So what type of government will we see? Not enough seats for a Kadima-Labour coalition. Could Shinui or that new splinter party of Shinui join in?

As far as I know, Shiui doesn't have much chance entering Knesset at this point.

Exactly, Shinui is pretty much dead.


These are the complete numbers for all parties. A few new polls were just released today, therefore some minor differences to the numbers I posted earlier. Note that Israeli opinion polls work with seats and not percentages:

Kadima 33-37
Labour 17-21
Likud 12-17
Yisrael Beytenu 7-15
National Union + National Religious Party 8-12
Shas 8-12
Arab parties 7-9
United Torah Judaism 5-7
Meretz-Yachad 5-6
Tafnit 0-5
Ale Yarok 0-2
Gil 0-2
Greens 0-1
Shinui 0

I'm not familiar with all of those parties. Some were probably just newly founded.

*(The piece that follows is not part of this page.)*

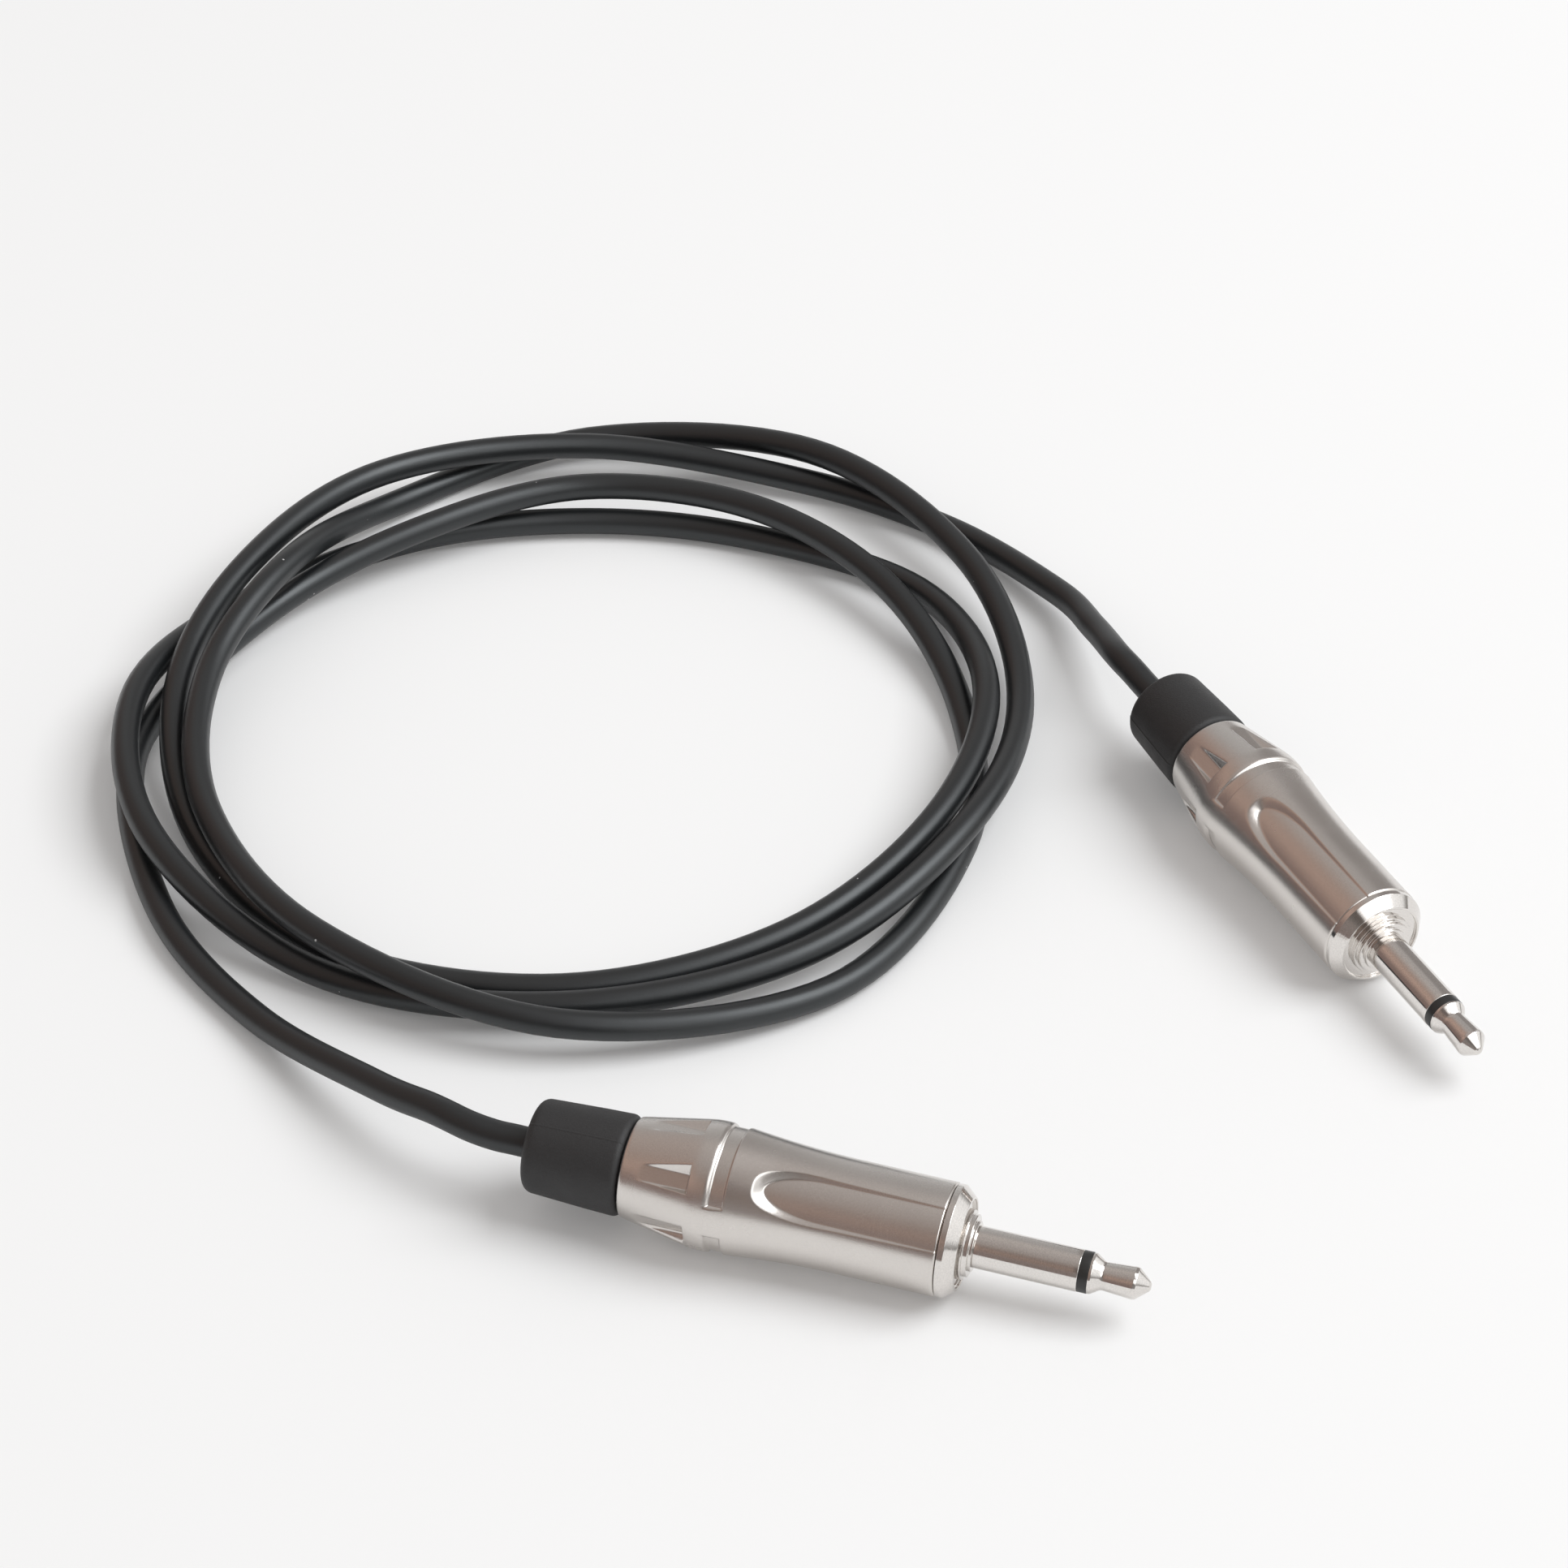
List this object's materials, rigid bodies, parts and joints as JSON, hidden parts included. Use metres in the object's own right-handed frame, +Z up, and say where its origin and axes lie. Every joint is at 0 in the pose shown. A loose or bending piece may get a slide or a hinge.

Considering that territorial concessions to the Palestinians is part of Kadima's platform, a coalition with Likud or any other party of the far right seems rather unlikely. So, Kadima + Labour should be the logical outcome. But as BRTD pointed out, those two would need additional partners for a majority in the Knesset. While Likud is too hawkish/anti-Palestinian for Kadima's taste, something like Meretz-Yachad might be too dovish/"pro-Palestinian" for them. So, I guess we will have to wait and see.

Tafnit at 5? Where did you see this number?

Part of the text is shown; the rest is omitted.